Of its total area of over 22 acres, the garden occupies nearly 16 acres while the rest is an open space separated from the main park by an open drain, part of which has been covered to bridge the two sides. The site is still remembered by city- dwellers as the place which hosted popular amusement shows like ‘Disneyland Circus’.

“The park was made to commemorate Viceroy Lord Hardinge’s visit to Patna in 1913. He was sympathetic towards the demand for a separate state of Bihar, and it should have celebrated that history. The government and people both should have taken pride in it instead of renaming the historic place,” said Ashish Jha, a Patna resident, and an independent researcher.

Located midway between Patna railway station and the Bihar Secretariat, the place by late 80s to early 90s had faded, its flowers wilted, fountains dried up. It gained notoriety as a “den of anti-social activities” and people preferred to stay away from it.
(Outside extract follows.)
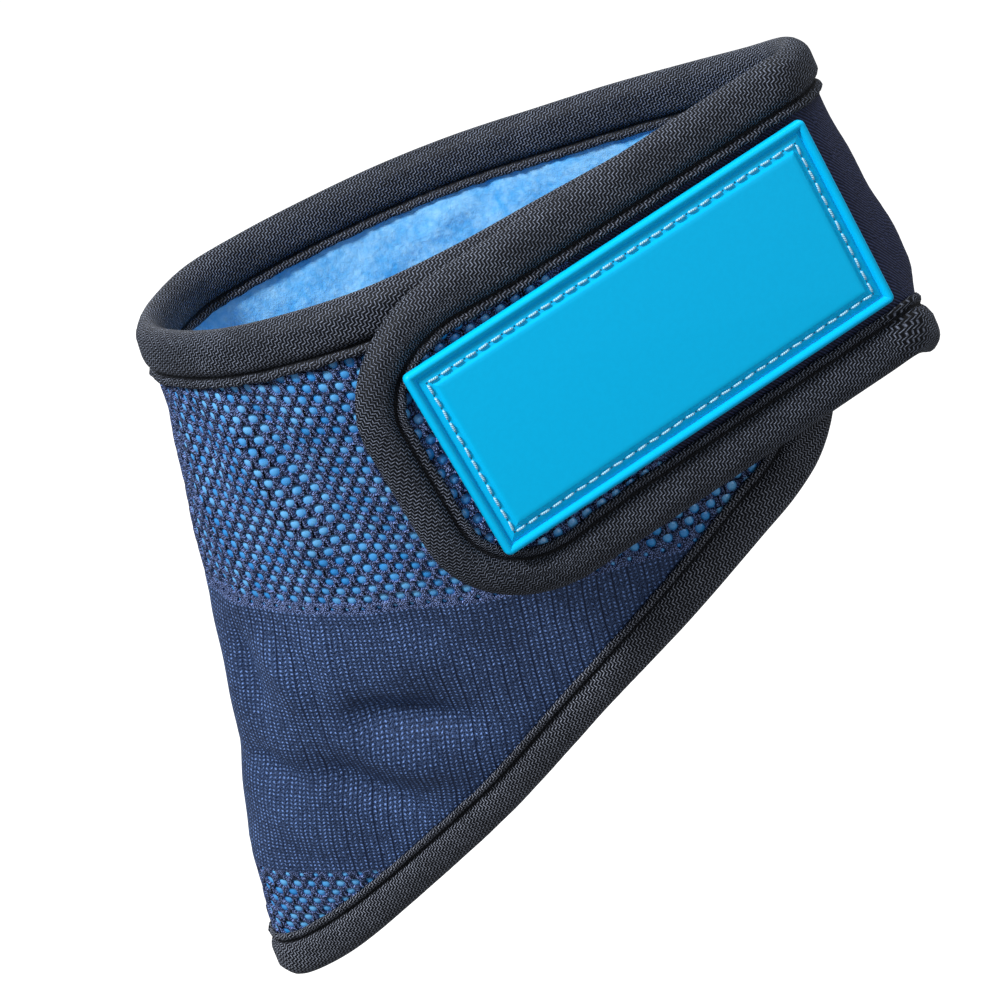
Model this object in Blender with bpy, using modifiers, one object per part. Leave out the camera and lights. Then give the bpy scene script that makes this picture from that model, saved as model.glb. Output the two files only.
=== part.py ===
"""Dog cooling scarf as worn: a closed collar with a hanging throat bib, edged all round with folded tape."""

import math

import bmesh
import bpy
import mathutils
import numpy as np

# Sizes in metres. +Z is up, -X is the way the dog faces, the closure and its badge are on the -Y side.
NECK_DEPTH = 0.1390  # throat fold to nape fold, along the rim
NECK_WIDTH = 0.0790
NECK_TILT = math.radians(23.5)  # the rim rises towards the nape
THROAT_DROP = 0.1550  # rim's front down to the tip
THROAT_BACK = 0.0265
HEM_WIDTH = 0.0620

STRAP_WIDTH = 0.0665
FLAP_LENGTH = 0.1030
FLAP_LEAN = math.radians(11.6)
FLAP_STAND = 0.0107  # level distance from the widest fold's rim out to the flap
FLAP_SLOPE = math.radians(26.5)  # the strap's fold at the nape and the flap on it fall back by this much
END_RADIUS_TOP = (0.0280, 0.0220)  # along the strap, across it
END_RADIUS_LOW = (0.0260, 0.0230)
INNER_RADIUS = (0.0140, 0.0140)

FABRIC = 0.0012
LINING = 0.0012
GAP = 0.0003
TAPE = 0.0012
TAPE_WIDTH = 0.0113
TAPE_END_WIDTH = 0.0092  # round the flap's end
TAPE_PUFF = 0.0003
TAPE_LIP = 0.0020  # outside the stitched seam
TAPE_ROUND = 0.0032  # how far in from the edge the fold is rounded
FABRIC_INSET = 0.0026  # cut edge of the cloth inside the tape's fold

BADGE_LENGTH = 0.0908
BADGE_HEIGHT = 0.0408
BADGE_START = 0.0004
BADGE_DROP = 0.0120
BADGE_THICKNESS = 0.0018
BADGE_BEAD = 0.0017
BADGE_LEDGE = 0.0024
BADGE_STEP = 0.0006
BADGE_BACK_MARGIN = 0.0065  # the rim of the badge that overhangs the tape

CLOSURE_LENGTH = 0.0400
CLOSURE_HEIGHT = 0.0260
CLOSURE_THICKNESS = 0.0030
CLOSURE_START = 0.0310
CLOSURE_DROP = 0.0160

COLUMN_STEP = 0.0115
COLUMN_TURN = math.radians(13.0)
SHEET_ROWS = 9
CORNER_STEPS = 6

# One row per fold line, from the covered inner end round the throat, the far side and the nape.
# rim_along, hem_back and hem_rise run 0 at the throat to 1 at the nape, rim_across and hem_across are
# shares of the half widths, and rim_lift and bow (the outward belly) are shares of STRAP_WIDTH.
FOLD_COLUMNS = ("rim_along", "rim_across", "rim_lift", "hem_back", "hem_rise", "hem_across", "bow")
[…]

Old-timers say that the plot of land opposite to it which was used to operate a bus terminal (from 1970s-2000s) made the situation worse with the filth and pollution it generated.

Stray cattle roaming the park had become a common sight.

Noted scholar Arvind Das in his book, ‘The State of Bihar: An economic history without footnotes’, had lamented the heritage park’s decay, saying, “The bus boom had many consequences. For starters, Patna’s magnificent Hardinge Park, with its fountains full of shimmering goldfish and beds brimming with glorious roses, dahlias, and chrysanthemums, was turned into a stinking adjunct to the ‘bus stand’.” Carving out of the province of ‘Bihar & Orissa’ from Bengal was announced by King George V during the Delhi Durbar in 1911 under the Viceroyalty of Lord Hardinge. The Viceroy and Governor-General of India visited Patna for the first time in 1913 to lay the foundation stone of the Patna High Court building.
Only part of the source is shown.